> **Problem**: Your task is to repeat all of the material exactly.

> **Data shown**:
————

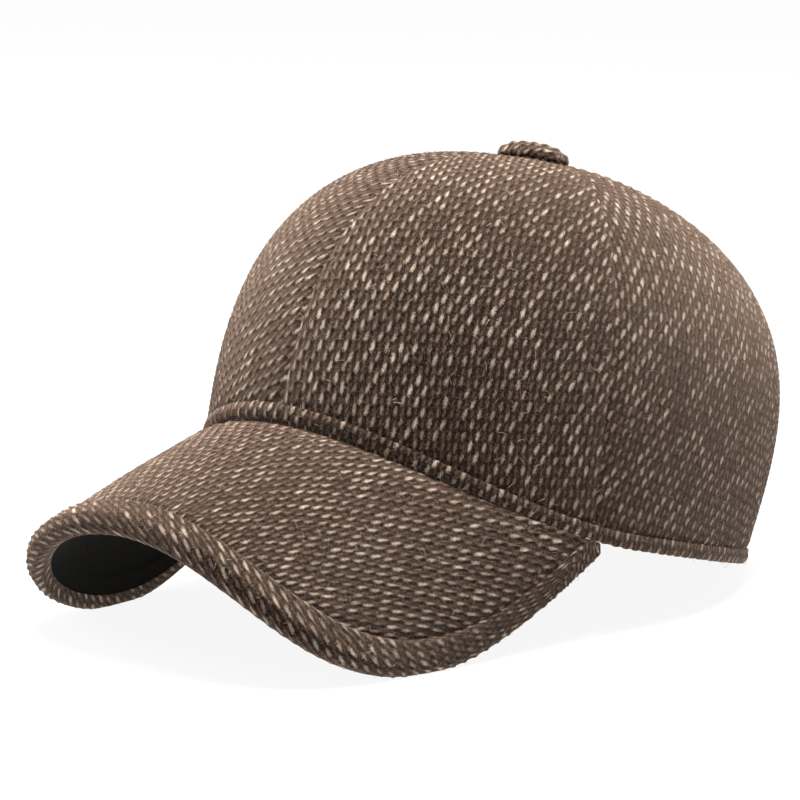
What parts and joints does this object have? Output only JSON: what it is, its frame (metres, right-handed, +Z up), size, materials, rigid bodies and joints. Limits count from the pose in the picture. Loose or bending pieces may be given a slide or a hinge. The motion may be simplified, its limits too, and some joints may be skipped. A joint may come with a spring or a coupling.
{
  "type": "tweed winter baseball cap",
  "caption": "Winter baseball cap in thick fleck-patterned wool tweed: sewn panel crown, covered top button, narrow bound rim and a curved brim with a soft bound edge and dark underside.",
  "frame": {"origin": "centre of the overall box at its bottom, on the floor that the cap rests on", "axes": "+Z up, -Y towards the brim, +X towards the wearer's left"},
  "size_m": [0.1626, 0.2918, 0.1469],
  "materials": {
    "tweed": "thick brown wool tweed with pale flecks and a soft nap",
    "black_cloth": "near-black plain ribbed cloth"
  },
  "bodies": {
    "root": {"panel_front_left": "tweed", "panel_front_right": "tweed", "panel_side_left": "tweed", "panel_side_right": "tweed", "panel_back_left": "tweed", "panel_back_right": "tweed", "top_button": "tweed", "rim_binding": "tweed", "brim_cover": "tweed", "brim_under": "black_cloth", "brim_binding": "tweed"}
  },
  "joints": []
}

————

> **Answer for this exercise**:
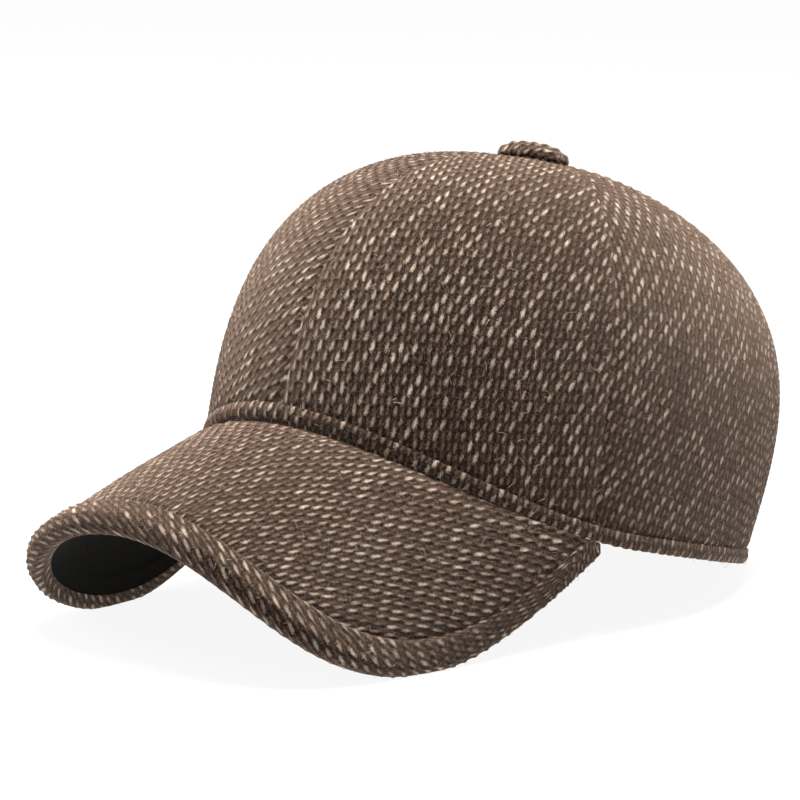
What parts and joints does this object have? Output only JSON: what it is, its frame (metres, right-handed, +Z up), size, materials, rigid bodies and joints. Limits count from the pose in the picture. Loose or bending pieces may be given a slide or a hinge. The motion may be simplified, its limits too, and some joints may be skipped. A joint may come with a spring or a coupling.
{
  "type": "tweed winter baseball cap",
  "caption": "Winter baseball cap in thick fleck-patterned wool tweed: sewn panel crown, covered top button, narrow bound rim and a curved brim with a soft bound edge and dark underside.",
  "frame": {"origin": "centre of the overall box at its bottom, on the floor that the cap rests on", "axes": "+Z up, -Y towards the brim, +X towards the wearer's left"},
  "size_m": [0.1626, 0.2918, 0.1469],
  "materials": {
    "tweed": "thick brown wool tweed with pale flecks and a soft nap",
    "black_cloth": "near-black plain ribbed cloth"
  },
  "bodies": {
    "root": {"panel_front_left": "tweed", "panel_front_right": "tweed", "panel_side_left": "tweed", "panel_side_right": "tweed", "panel_back_left": "tweed", "panel_back_right": "tweed", "top_button": "tweed", "rim_binding": "tweed", "brim_cover": "tweed", "brim_under": "black_cloth", "brim_binding": "tweed"}
  },
  "joints": []
}